What has worked to get out of my head is walking my dogs in my neighborhood park. It takes me a while to become aware that I’ve stayed in my head even as I walk. At that point, I force myself to pay attention to the surroundings outside my head rather than to those inside. I first listen to the birds singing in the trees over my head or the woodpecker working on a post nearby.

Then I watch the wind move through the trees as it comes toward me. I think of whether I can put it into a scene of my WIP as the two main characters walk down a country lane. They could be talking about . . . . Wait a second, wait a second! Get out of your head, I order yet again.

Next I notice what has changed in the park since the day before. There was a storm in the early hours of the morning. As the wind moves through the trees, it dislodges droplets of water and I am in the midst of a mini-shower of cool water. Delighted, I note that the droplets have made me smile. It seems greener than the day before, too, probably because the rain has washed away the dust covering the leaves.

Where are the pair of ducks that hang out in the small pool of water behind the honeysuckle? They’re not there today which is just as well since they are very vocal at being disturbed. Listen, I tell myself. Yes, there it is. The burbling of the small brook as it moves down its path and over the stones.

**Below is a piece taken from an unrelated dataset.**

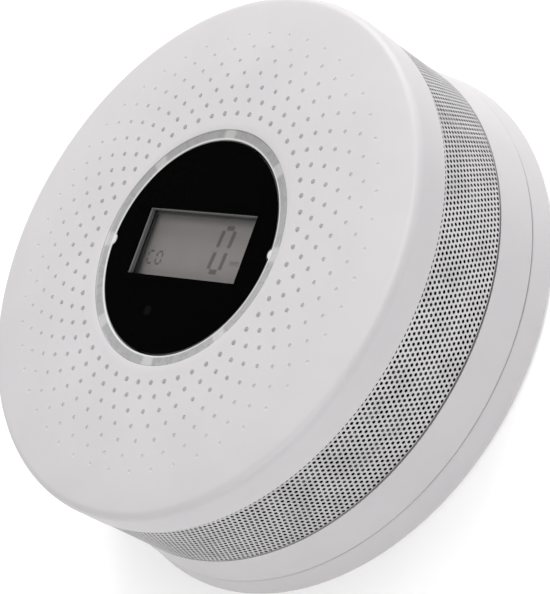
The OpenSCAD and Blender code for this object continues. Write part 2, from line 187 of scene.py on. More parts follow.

As we go around a curve in the path, we meet an owner and her two dogs that we see every morning. We stop and chat about the weather, our dogs, and how cool it is at six in the morning. We move on, going our separate ways in different directions.

Back in My Head

Thirty minutes later, the dogs and I are back at the car. My oldest dog is limping because of the arthritis in her front paw, my youngest wants to go around again. But reality in the form of my oldest dog limping has returned me to inside my head, Should I take him to the Vet? Can the Vet do anything I can’t? I ask myself. My characters begin their conversations again, the revisions are changing, and what’s that idea for a new blog post that just flitted by? My day has begun.